Let's first establish two things that project management and production have in common:
(Beware: there are two different kinds of “on-time” delivery)
This due date is met by growing companies that have ample “protective” capacity in machinery, people and technology. These companies usually have a big appetite to continuously improve and keep growing. There are very few companies that reliably do this every time. Often there is clear priority in both product and project schedule, and no-one seems to be rushed or stressed. Also, their prices seem higher, their lead-times shorter, and their suppliers paid well enough that they are ready to put everyone else on backlog, to ensure to keep this well-paying customer, and to ensure they receive their orders early and sometimes on-time.There are also companies that temporarily ship on the originally promised due date, because they claim they can predict what their customers need in the future. These turn into make-to-stock manufacturers in an engineer-to-order market, and fit in a different category, since they can only maintain reliable due dates if, and only if, the customer cooperates and chooses to need what’s in their supplier’s “forecasted” inventory. These companies often, eventually, let investment (inventory) requirements outgrow their net profit rate, after which they become part of the group described below.
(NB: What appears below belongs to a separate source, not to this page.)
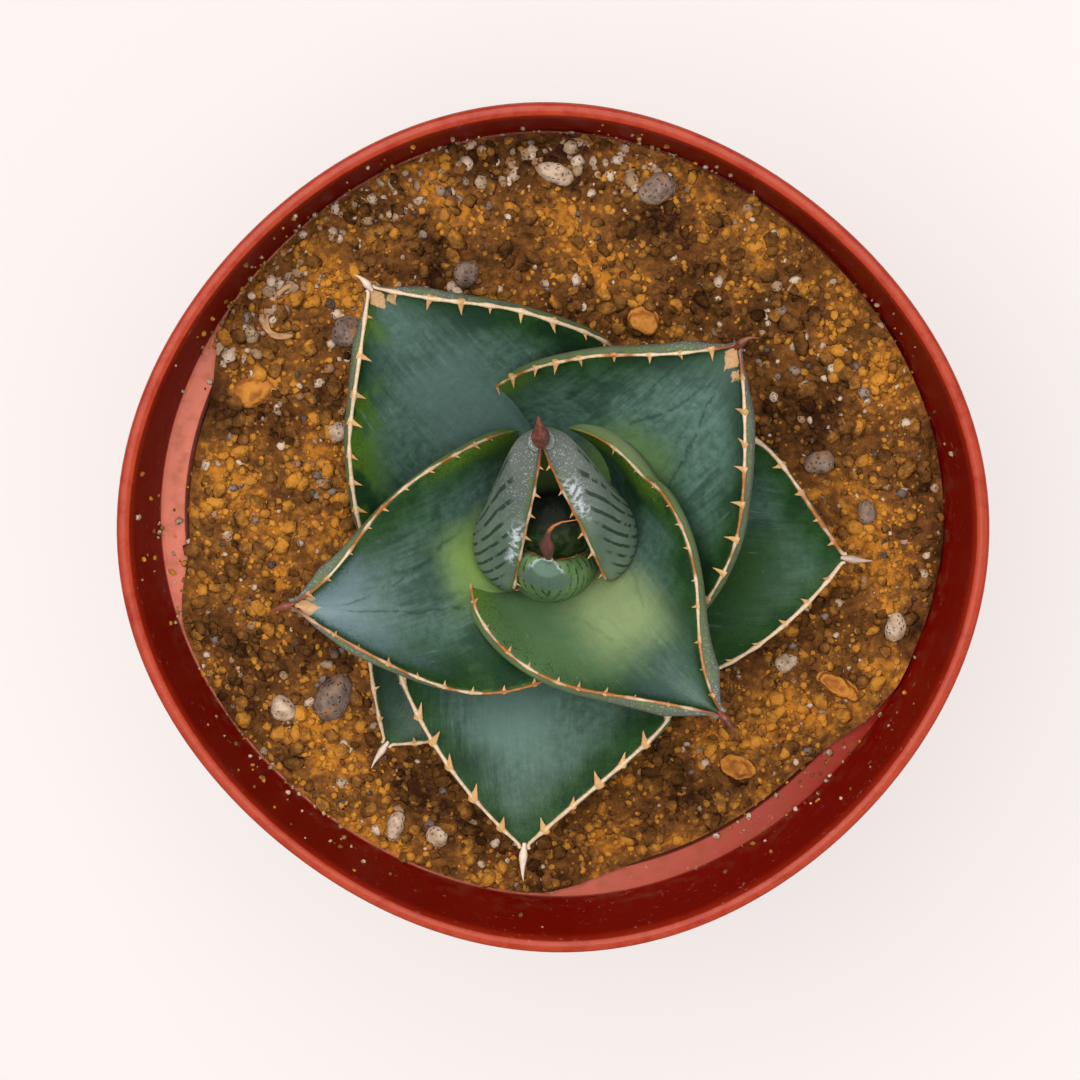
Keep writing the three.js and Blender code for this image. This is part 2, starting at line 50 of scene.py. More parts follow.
# %% [markdown]
# ## Camera, light and floor
# The plant is seen from almost straight above, with the camera tipped eight degrees. A long
# lens keeps the pot's wall nearly out of sight. A big soft light over the pot and a pale
# room round it leave only weak shadows, as a light tent does.

# %% Camera
MM = 0.001
LOOK_AT = Vector((-1.6, -0.55, 92)) * MM
TIP = math.radians(8)
DISTANCE = 420 * MM

bpy.ops.object.camera_add(
    location=LOOK_AT + DISTANCE * Vector((0, math.sin(TIP), math.cos(TIP))),
    rotation=(-TIP, 0, 0))
camera = bpy.context.object
camera.data.lens = 114.27
camera.data.sensor_width = 36
bpy.context.scene.camera = camera
print("camera at", [round(v, 4) for v in camera.location])

# %% Light and room
def soft_light(name, size, power, place, color):
    bpy.ops.object.light_add(type="AREA", location=place)
    light = bpy.context.object
    light.name = name
    light.data.size = size
    light.data.energy = power
    light.data.color = color
    light.rotation_euler = (LOOK_AT - Vector(place)).to_track_quat("-Z", "Y").to_euler()
    return light


soft_light("overhead", 0.8, 12.2, (-0.12, 0.2, 1.0), (1, 0.97, 0.94))
soft_light("side_fill", 0.5, 1.2, (0.6, -0.5, 0.6), (0.93, 0.96, 1))

room = bpy.data.worlds.new("room")
bpy.context.scene.world = room
room.use_nodes = True
room.node_tree.nodes["Background"].inputs["Color"].default_value = (1, 0.95, 0.93, 1)
room.node_tree.nodes["Background"].inputs["Strength"].default_value = 0.45
bpy.context.scene.view_settings.view_transform = "Standard"

# %% [markdown]
# ## Writing materials as sums
# A material is a tree of nodes, and drawing it link by link makes long code. This small
# class wraps one output socket, so that `1 - mask * 0.5` adds the Math nodes that it says.
# Its one method `node` adds any other kind of node.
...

The most common causes and phrases found in environments that use the ship “on-time” to the “renegotiated due dates” approach were identified by Dr. E. Goldratt in the ‘80s. 1. “Our customers keep changing their minds!” (i.e. blame customer) Engineering Change Requests, Customer Approvals, Economy, Unforeseen Reasons, Lean Environments with little or no protective capacity to keep the prices down, and as a result, we now view these as a fact of life, and for the last two years, we have had to re-negotiate due dates, and create surprises on the P&L. 2. “Our vendors are not reliable!” (i.e. blame vendor) We have found and firmly negotiated with vendors that ship at unbelievable prices. This enables us to sell cheaper to our customers and to cut our costs. As a result, the production manager of their vendor: “Mike, put these on backlog; there’s no margin on these!” – The predictable result: our vendors have long lead-times and ship late to us, as a result, we have been surprised for the last two years that this keeps happening.
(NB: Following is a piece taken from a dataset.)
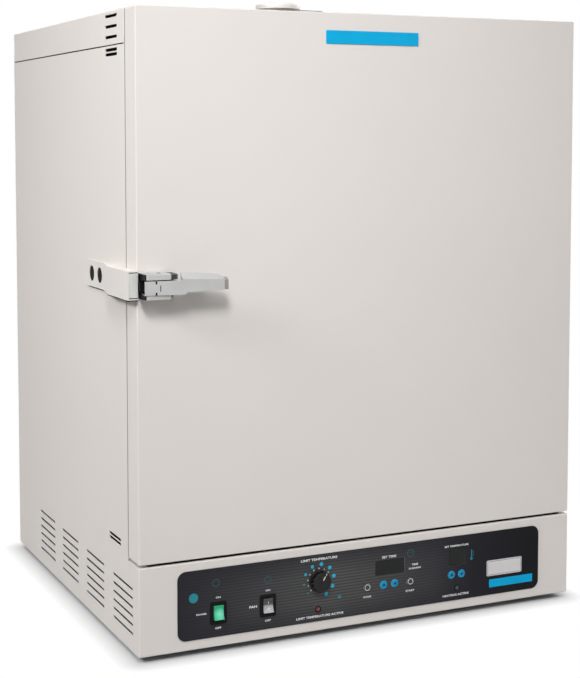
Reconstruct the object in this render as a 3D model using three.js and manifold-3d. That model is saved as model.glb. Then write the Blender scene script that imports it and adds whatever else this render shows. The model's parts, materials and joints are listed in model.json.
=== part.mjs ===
// A floor or bench forced-air oven with one hinged door, built from its separate pieces.
// Lengths are in millimetres, +Z is up and the door faces -Y.
// The pieces are drawn with x from the cabinet's middle, y from the door's front face
// and z from the cabinet's lower edge. The last lines move them onto the floor.
import * as THREE from "three";
import { mergeVertices } from "three/addons/utils/BufferGeometryUtils.js";
import Module from "manifold-3d";

// Sizes that drive the rest
const cabinet = { width: 775, height: 975, depth: 705 };
const door = { thickness: 48, seam: 3, floorGap: 4.5, edgeRadius: 3, flange: 22 };
const base = { height: 136.5, ledgeGap: 0.4 };
const walls = { side: 87.5, ends: 107, rear: 127 };
const gap = 0.3;
const sheet = 1.5;
const overrun = 2;
const weld = 0.0005;
const flangeWidth = 20;
const insulationGap = 0.6;

// Round forms are drawn with these numbers of sides
const sides = { fine: 36, round: 20, small: 10, rod: 6, wire: 4 };
const arcSteps = 2;
const slotSteps = 1;

// A rounded block's corners, seen from its soft face, against the radius of its edges
const cornerShare = 1.5;

const side = { joggle: 14, lipRise: 30, lipFront: 160 };
const cover = { skirt: 45, edgeRadius: 3 };
const slot = { length: 54, height: 4, front: 92 };
const coverSlots = { drop: 8, pitch: 16, count: 3 };
const sideSlots = { drop: 58, pitch: 7, count: 2 };
const lowSlots = { rise: 11.5, pitch: 6.5, count: 2 };
const louver = {
  length: 96, height: 4, front: 29, bottom: 28, pitch: 13.8, rows: 6, columnPitch: 142.5,
  columns: 4,
};
const rearLouver = {
  length: 110, height: 4, pitch: 14, rows: 5, columnPitch: 170, columns: 3, bottom: 150,
  topDrop: 195,
};
const foot = { radius: 20, neckRadius: 14, height: 10, inset: 46 };
const pan = { rise: 18 };
const mouthFlange = 18;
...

Most companies mentioned in both above categories claim an on-time delivery rate of 80% to 99%. Well established companies may have switched between these two categories over time, or even back and forth, which is similar to the “centralize vs. decentralize” phenomena. Category A often has time on their side to take advantage of additional revenue and lead-time improvement opportunities, whereas in Category B everyone’s busy fighting fires, while shipping on-time to a new due date.
In ETO and MTO environments, we find a wide blend and interaction between these two, but most often not clearly defined. In fabrication and production environments with 30 or less employees, often a PMI, or Project Management, approach is used, or sometimes a shared spreadsheet with due dates and milestones is used.
In such environments, the project and production processes is managed using a project management approach for engineering, shopfloor, and purchasing tasks. Each project then consists of hundreds of dependent tasks, and are planned with the assumption that each task can be completed at the time it was scheduled. In other words, it assumes that the company has infinite capacity of equipment and skills. The continuous updates required to keep this up-to-date, and the actions required as all these change, leads to weekly, if not daily, meetings to adjust the schedule, and, if required, renegotiated due dates and priorities with customers and suppliers.
Often there are three different priorities: “hot”, “red hot” and “do it right now.” The switching between these engineering and production priorities are strongly influenced by the urgency of which customer is most demanding at that moment. For those not familiar with project management software, it usually displays a screen with squares varying in size based on the length of each task. If a task is then updated, the whole schedule moves to the right… with as logical result that the expected revenues attached to each of these tasks moves further away in time. In other words, the projects following this project get pushed out further, even if only one major task is late. ETO and MTO fabrication / production environments with 30 or more employees often have a tool such as material requirement planning (MRP) or ERP, and use it for material, purchasing, and shopfloor planning. In addition to the production schedule, there is usually also a Project Management schedule that looks at engineering and production milestones (lesser detailed) to provide a global view. The level of detail and its reliability, and which detail should come from which schedule, is most often not clearly defined. This still results in many weekly, if not daily, meetings to have either the Project Planning influence Production or vice versa.
Switching a priority in engineering is undesirable, but possible. However, switching priorities in production leads to increased work in progress, which leads to raw material and finished goods inventory increase, purchasing adjustments, expediting materials (sometimes at additional cost; sometimes additional and unaccounted for long setup or staging times), over-time labour, and the wishful assumption that the required equipment and skillsets are available at the right time when the schedule changes are made.
This question wrongfully assumes that it is either or. Engineering and manufacturing a product is a project itself. As a result, there is no clear definition whether the production schedule should dictate the project, or whether the project schedule should dictate the production schedule. A compromise between the two would make both the project and the product schedule unreliable, resulting in no clear priority.
What if the project and product were managed simultaneously and synchronously? What if the BOM or Bill of Manufacturing could guide production and engineering milestone priorities in a coordinated and synchronized effort? What if the shipping and invoicing department guided and pulled the efforts in the right order to increase their performance within the same space of time? This would result in clear priorities and reduction in lead-time, inventory and WIP. And, as a result, revenues and return on investment increase.